Joe Biden foi declarado vencedor das eleições americanas, vencendo o voto popular e o colégio eleitoral, alcançando um mandato claro para virar a página que Donald Trump tinha vindo a rabiscar, rasgar e talvez comer nos últimos quatro anos. No entanto, quaisquer ilusões de vitória retumbante de Biden (ou melhor, de derrota humilhante de Trump) caíram por terra há quase uma semana, logo à saída dos primeiros resultados, mormente aqueles que foram sendo comunicados sobre a Florida, Texas e Ohio. Se é certo que Biden ganhou as eleições, não se pode dizer que os americanos repudiaram Trump. Estas eleições não foram uma cabazada, antes uma final decidida por moeda ao ar.
Não há dúvidas que Joe Biden, com a sua empatia, misturada com uma ausência de ideologia que o tornou suficientemente apelativo para todos os quadrantes políticos que quisessem tirar o brinquedo a Trump, fez o suficiente para retirar a presidência a Donald. No entanto, a sua vitória curta e até (ilegitimamente) disputada não chega para derrubar o trumpismo. Mais de 70 milhões de pessoas votaram em Trump. Serão todos burros? Taxativamente reduzir o eleitorado de Trump à rarefacção de oxigénio no cérebro é divertido no contexto da celebração da vitória, mas perigoso para os próximos quatro anos.
70 milhões de burros, mesmo fiando em descrições caricaturais de americanos, são burros a mais. Análises políticas que deixam de fora metade da população, enclausuradas na mundividência privilegiada dos centros urbanos, foi uma das coisas que nos levou até aqui. Esperar que, depois de Trump, deixará de existir - nos Estados Unidos e não só - uma divisão enorme entre a consecução de expectativas dos diferentes grupos sociais que povoam uma democracia é como deixar de levar o carro à oficina porque desta vez o carro passou na inspecção à primeira.

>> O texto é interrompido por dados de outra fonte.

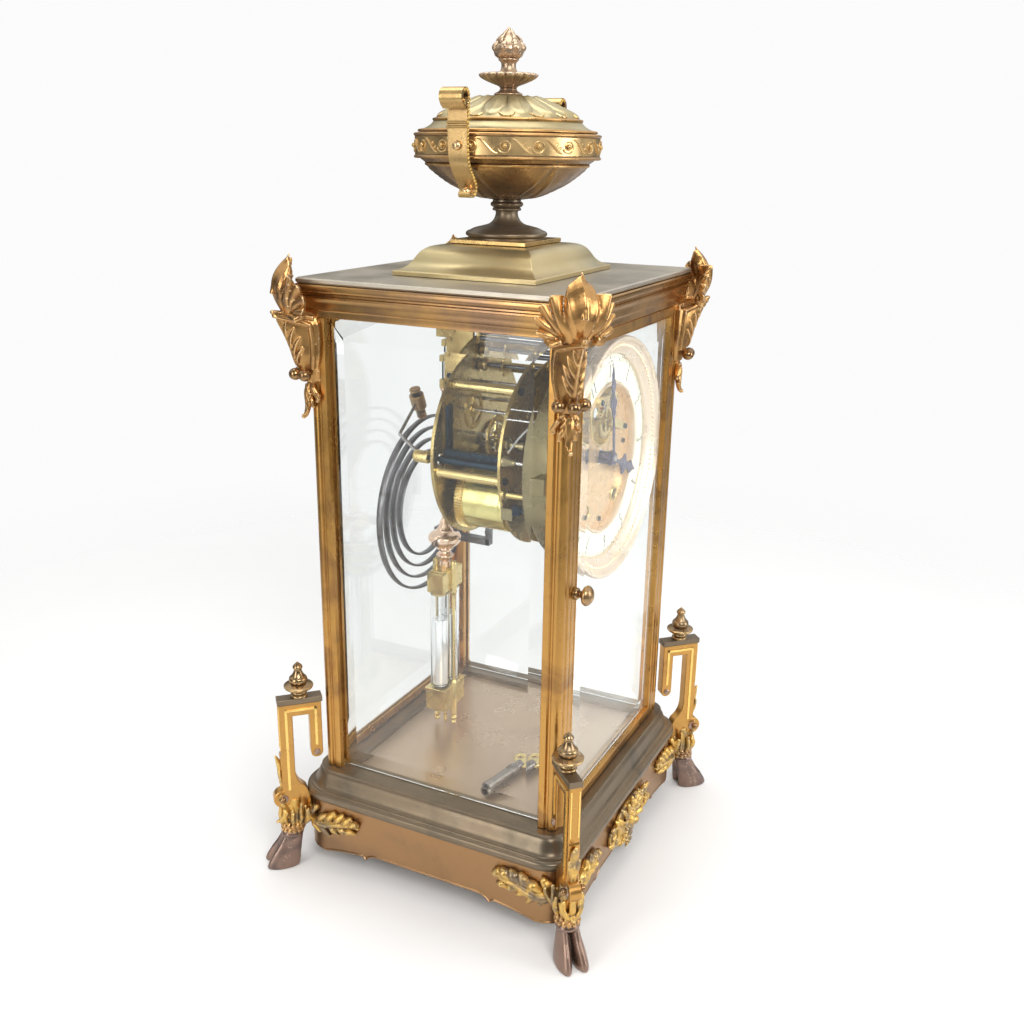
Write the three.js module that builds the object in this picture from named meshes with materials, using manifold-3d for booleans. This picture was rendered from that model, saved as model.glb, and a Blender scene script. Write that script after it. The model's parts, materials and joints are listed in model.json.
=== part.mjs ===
// Four-glass mantel clock: a glazed brass case on hoofed bracket feet, an urn on a domed top, and an
// eight-day striking movement with a twin-vial pendulum and a coiled gong.
// Millimetres, +Z up. Origin: on the ground under the middle of the case. The dial faces -Y.
import * as THREE from 'three';
import { mergeVertices } from 'three/addons/utils/BufferGeometryUtils.js';
import Module from 'manifold-3d';

const wasm = await Module();
wasm.setup();

// ---------------------------------------------------------------- driving dimensions
const HALF_W = 74.3; // outer faces of the corner posts, X
const HALF_D = 68.8; // outer faces of the corner posts, Y
const GAP = 0.3; // clearance between neighbouring pieces
const POST = 10; // corner post, square
const PLINTH = { z0: 9.4, middle: 15, z1: 41, offset: 10.5, wall: 7 };
const MOULD = { z0: PLINTH.z1 + GAP, z1: 57, offset: 4.5, inner: -12 };
const FLOOR = { z0: 50.2, z1: 54.2 };
const FRAME = { z0: MOULD.z1 + GAP, z1: 300 }; // posts
const CORNICE = { z0: FRAME.z1 + GAP, z1: 315.7 };
const TOP_PLATE = { z0: CORNICE.z1 + GAP, z1: 318.6, offset: 3.8 };
const DOME = { z0: TOP_PLATE.z1 + GAP, z1: 332.8 };
const TOTAL_HEIGHT = 432;

const DOOR = { outer: 63.7, z0: 57.6, z1: 299.7, thick: 4.5, stile: 5, rail: 5.4 };
const DOOR_PIN = { inset: 1.0, r: 0.9, hole: 1.2, length: 2.6 };
const GLASS = { thick: 3.2, edge: 1.3, bevel: 10.5 };
const KNOB = { x: -61.2, z: 180, shaft: 1.4, tongue: 5.4 };

const AXIS_Z = 229.8; // height of the dial centre
const DIAL = { outer: 61.2, ring: 51, opening: 38.8, front: 63.8 };
const PLATE = { r: 49, front: [-23.6, -21.8], back: [13.6, 15.4] };
const BARREL = { x: 18.7, dz: -24.5, rim: 17.2, drum: 15.8, teeth: 70 };
const PENDULUM = { y: 35.5, pivot: 275, bottom: 55 };
const GONG = { y: 44.6, width: 4, strip: 1.5, z: 188.6, r0: 26.7, pitch: 6.4, turns: 3.9, start: -51 };
const HAMMER = { x: -42, z: 229.5 };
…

70 milhões não serão todos racistas, xenófobos, machistas. Dentro dos 70 milhões, há não-brancos, imigrantes e mulheres. Atacar Trump pelo racismo, pela falta de empatia, pela incompetência a gerir a pandemia terá chegado para ganhar as eleições, mas a campanha “Anyone-But-Trump 2020” não bastará para voltar a unir o país. Para chegar aos descontentes que a classe política bipartidária ignorou, faltará muito trabalho de mensagem e de reposicionamento ideológico. O Trumpismo dificilmente será derrotado com maniqueísmo.
Em relação às eleições da semana passada, Joe Biden resolveu o problema com classe, não resolveu nenhum problema de classe. Os Estados Unidos têm muitos brancos, ricos, privilegiados, mas não configuram metade do país. Metade do país que Joe Biden vai liderar abdicou de relações pessoais, discutiu com sobrinhos e expôs-se à vergonha pública para votar num segundo mandato de Trump. Alguns serão pessoas más, outros serão só pessoas pobres e esquecidas pelo sistema. Muitos dos eleitores de Trump terão noção de que ele é moralmente inapto para ser presidente, mas a política só se cinge a um campeonato de pureza ética para aqueles cuja vida pouco ou nada é influenciada pelas decisões daqueles que estão no poder.